How do we solve this energy dilemma and unlock the future potential of AI? Mongia’s answer to his “fun problem” is to cool AI chips in ways that – and this is where it seems like alchemy – boost performance and save electricity at the same time.

A Career Keeping the Heat off Moore’s Law

Mongia is a senior principal engineer and leader of the Thermal Core Competency Group in Intel’s Assembly Test Technology Development (ATTD) in Intel Foundry. This team “makes sure thermals don’t come in the way of Moore’s Law,” he explains.

In other words, ATTD creates new ways to combine more and more silicon dies into faster and more capable packages for Intel and its foundry customers, and Mongia and team figure out how to manage the resulting heat.

Prior to his time at Intel, Mongia worked on small gas turbines (turning heat into electricity) and as a consultant in failure analysis (focused on fires and explosions), work that included study of the World Trade Center towers’ collapse on Sept. 11, 2001. “I decided I’d had enough death and destruction – I want to create something,” he reflects, and joined Intel initially to help make laptops more hospitable to laps.

He’s spent most of the past 22 years devoted to that keep-Moore’s-Law-cool mission, with detours to help build Intel RealSense cameras and to support Intel’s mid-2010s push into the maker market.

“I’ve been in almost every major thermal role at Intel in some way, shape or form,” Mongia says. It may seem an odd pivot to go from burning buildings to cooling chips, but “it’s the same equations – there are different boundary conditions, but it’s still fluid mechanics, thermodynamics and heat transfer.”

Mongia took those less-cool gigs since he thought “thermals was no longer that challenging to figure out. For me, it’s all about having an interesting problem to solve, and the ability to try to make a difference somewhere, somehow.”

The Next Thermal Challenge: Cooling Stacked, Multi-Chip Packages

Between the rise of AI and the increasing ubiquity of large multi-chip packages – where several or even dozens of silicon dies are combined into a single device – the challenge is back.

“Now it turns out that this power thermal problem is getting pretty complex,” Mongia says. “There’s a lot we can do here.”

The menu of solutions starts with baking thermal considerations earlier into chip design projects. “We’ve revamped our tool flow to do a lot of co-design work earlier,” Mongia explains, such as running nearly 100,000 thermal simulations every month.

His team developed what’s become the industry standard for modeling the heat characteristics of stacked high-bandwidth memory (HBM), and now it applies similar approaches to stacking all manner of chips. “Once you have multiple stacks and high power, it becomes all the more important to get the material thermal characteristics precisely figured out.”

In one recent example, the thermal squad rescued an Intel design win for a temperature-sensitive customer chip after the initial design came back too hot. In the space of two weeks, the cross-Intel team modeled hundreds of different design options, completely revamped the distribution of silicon intellectual property (IP) and the multi-chip layout, and ended up with a spec-beating design.

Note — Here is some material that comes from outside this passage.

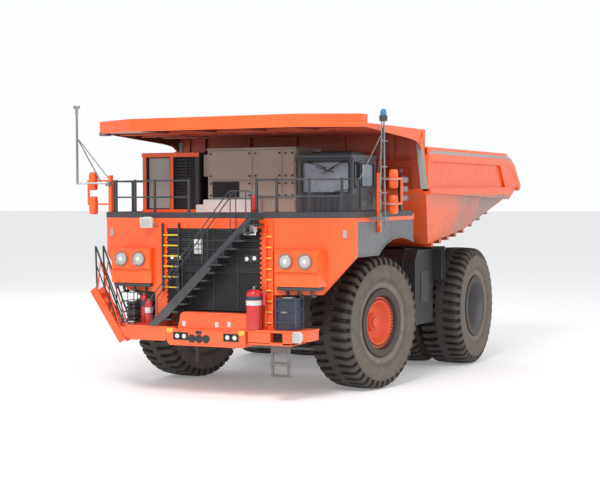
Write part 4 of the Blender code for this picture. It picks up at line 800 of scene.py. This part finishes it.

“What people forget is how interdependent everything is, from the silicon all the way through the system, to make sure you’re co-optimizing across that full spectrum,” Mongia notes. As counterintuitive as it sounds, “I could actually increase the power on a part and make it easier to cool.”

Swapping Metal Lids for Liquid-Cooled Plates ­– and More ‘Exotic’ Solutions

The rest of the thermals menu includes a growing suite of technologies to directly improve the act of cooling.

Say, for instance, replacing the standard heat spreader or metal lid that covers the silicon chips mounted on the package with something Mongia calls an “integrated cold plate” – basically a tiny radiator with dozens of internal fins inside and liquid running through it.

Early testing suggests a big GPU with an integrated cold plate can run as much as 20% cooler (and hence 15% faster) compared to one with a regular cold plate – a significant improvement that’s getting attention from potential foundry customers, Mongia says.

Beyond that, “it’s getting pretty exotic,” he says. “We’re looking into things like how to bring liquid into the silicon stack itself.” Imagine liquid not merely within the lid but swirling around inside the 3D silicon stack. How cool is that?

About Rajiv Mongia: Builder in Brief

Home site: Hillsboro, Oregon

Title: Senior principal engineer

Team: Thermal Core Competency Group, Assembly Test Technology Development

Years at Intel: 21

Most important skill: “Being comfortable with discomfort, and to challenge what’s made us successful in the past – to be brave enough to question the plan and the status quo.”

Go-to exercise or entertainment for relaxation: Spending half a weekend day taking pictures of wildlife or nightscapes.

Current book on the nightstand: “Einstein’s Fridge” by Paul Sen. “A wonderful history of the motivation and development of the field of thermodynamics from the industrial revolution to Stephen Hawking.”